Computing Linear Perspective Projection

Coordinate system of Direct3D: x points to the right, y points upward, z points into the screen; the origin is at the center of the screen. This is a left-handed system.

Situation to derive the projection equations: viewer at origin, image plane perpendicular to z axis at distance d.
To which point on the image plane is the point (x,y,z) projected?
Intercept theorem [Strahlensatz]: It is projected to (xd/z, yd/z,d).

Obviously, perspective projection requires a division by z. This cannot be implemented using matrices as usual (i.e., as a linear mapping or an affine mapping).

Homogeneous Coordinates

Using vectors and matrices nearly as usual would be nice. Mathematicians found a clever workaround to implement perspective projection using matrices and vectors: homogeneous coordinates. (Note that (x, y, z)^T means to turn the row vector (x, y, z) into a column vector. This way of writing saves lots of space.)

Add a fourth dimension w to (x, y, z)^T. If (x, y, z)^T represents a position, convert it to (x, y, z, 1)^T. If (x, y, z)^T represents a (genuine) vector (i.e., an object that can freely be subjected to parallel translation), convert it to (x, y, z, 0)^T.
Subject those 4D vectors to 4x4 matrices. The result will be some (x', y', z', w')^T.
To convert a position (x', y', z', w')^T to regular 3D coordinates, divide by w', which yields (x'/w', y'/w', z'/w')^T.

A large set of transformations can be implemented in this way, including all rotations, scalings, perspective projections, translations (!), and their compositions. For instance, a translation can be achieved through the matrix
(1 0 0 a)
(0 1 0 b)
(0 0 1 c)
(0 0 0 1).
Note that a (genuine) vector will not be affected by this matrix because its fourth component is zero.

Transformation Matrices

Some technical preparations (to be explained later):
// create the z buffer
presentParams.AutoDepthStencilFormat = DepthFormat.D24X8;
presentParams.EnableAutoDepthStencil = true;
// generate a mesh (introduce Mesh theTeapot as a member variable and include a reference to Direct3DX)
theTeapot = new Mesh.Teapot(device)
// clear frame and depth buffer
device.Clear(ClearFlags.Target | ClearFlags.ZBuffer, Color.Blue, 1.0f, 0);
// show the mesh
device.RenderState.Lighting = false;
theTeapot.DrawSubset(0);

Typically, we use several coordinate frames [Koordinatensysteme] to describe a 3D world. Direct3D offers four of them:

Object space: adjusted to the current 3D object
World space: adjusted to the whole world
Camera space: The camera sits at the origin. We look along its z axis
Normalized screen space: x points to the right (left window boundary = -1, right = 1), y points upward (lower boundary = -1, upper = 1), z points inside the screen; the origin is at the center of the window.

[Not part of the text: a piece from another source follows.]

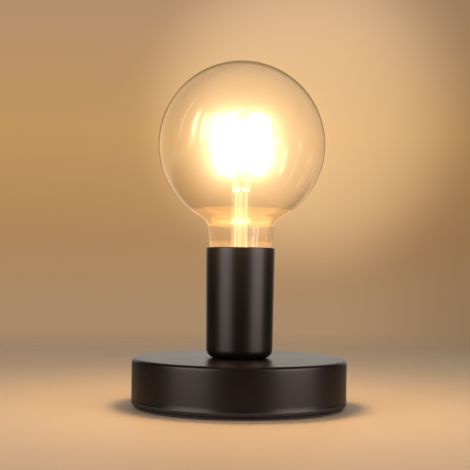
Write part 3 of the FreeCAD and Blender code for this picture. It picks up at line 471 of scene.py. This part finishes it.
outer = [(12.2, 82.5), (12.2, 85.6)] + arc(NL - 4.4, 90.6, 4.4, -97, 0, 12) + globe_outline(0, 110, 22)
inner = [(11.4, 82.5), (11.4, 86.4)] + arc(NL - 4.4, 90.6, 3.6, -97, 0, 12) + globe_outline(GW, 110, 22)
globe = lathe("globe_glass", outer + inner[::-1], MATS["clear_glass"], 224, sharp=50)
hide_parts("glass_envelope")
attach(globe, "bulb")


# ---- stem: trumpet foot, tube, flattened press
def stem_shape(r, z, a):
    """Round below 122.6 mm, then flattening to the press; the ring's radius is r."""
    t = min(1.0, max(0.0, (z - 122.6) / 3.6))
    t = t * t * (3 - 2 * t)
    k = r / 5.45
    sx, sy = 5.45 + (5.2 - 5.45) * t, 5.45 + (2.5 - 5.45) * t
    e = 2.0 + 1.6 * t
    c, s = math.cos(a), math.sin(a)
    m = (abs(c) ** e + abs(s) ** e) ** (-1 / e)
    return k * sx * m * c, k * sy * m * s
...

We do not specify these frames directly, but specify matrices to let Direct3D do the conversions:

World matrix: object space -> world space, i.e., where to put the object
View matrix: world space -> camera space, i.e., where to put the camera
Projection matrix: camera space -> normalized screen space, i.e., which lense [Kameraobjektiv] to use

There are some pre-built matrices to do the job:
device.Transform.World = Matrix.RotationZ(0.6f)*Matrix.Translation(0.0f, 0.0f, 1.5f);
device.Transform.View = Matrix.LookAtLH(new Vector3(0.0f, 0.0f, -3.0f), new Vector3(), new Vector3(0.0f, 1.0f, 0.0f));
device.Transform.Projection = Matrix.PerspectiveFovLH((float)Math.PI/3.0f, ClientSize.Width/(float)ClientSize.Height, 0.1f, 50.0f);

We can multiply matrices using *, which is appropriately overloaded in Managed DirectX. (Operator overloading is a handy feature of C++ and C# in contrast to Java.) The order [Reihenfolge] is important most of the times: For matrices, A*B and B*A are different in general. Contrary to mathematical tradition (as above), DirectX employs row vectors, not column vectors. Thus, products are formed with the vector on the left hand side: v*A*B*C. This means that in the matrix product A*B*C first A is applied, then B, then C.

The basic functionality of OpenGL concerning matrices is very similar to that of Direct3D. Here are the main differences:

The World and the View matrix are combined into the MODELVIEW matrix in OpenGL.
During the first stages of the OpenGL graphics pipeline, z points out of the screen, thus forming a right-handed system. In later stages of the OpenGL graphics pipeline, however, z points inside the screen.
In OpenGL, vectors are treated as columns, so that we form products like A*B*C*v. Thus, in a matrix product A*B*C the matrix C is applied first, which is somewhat counterintuitive.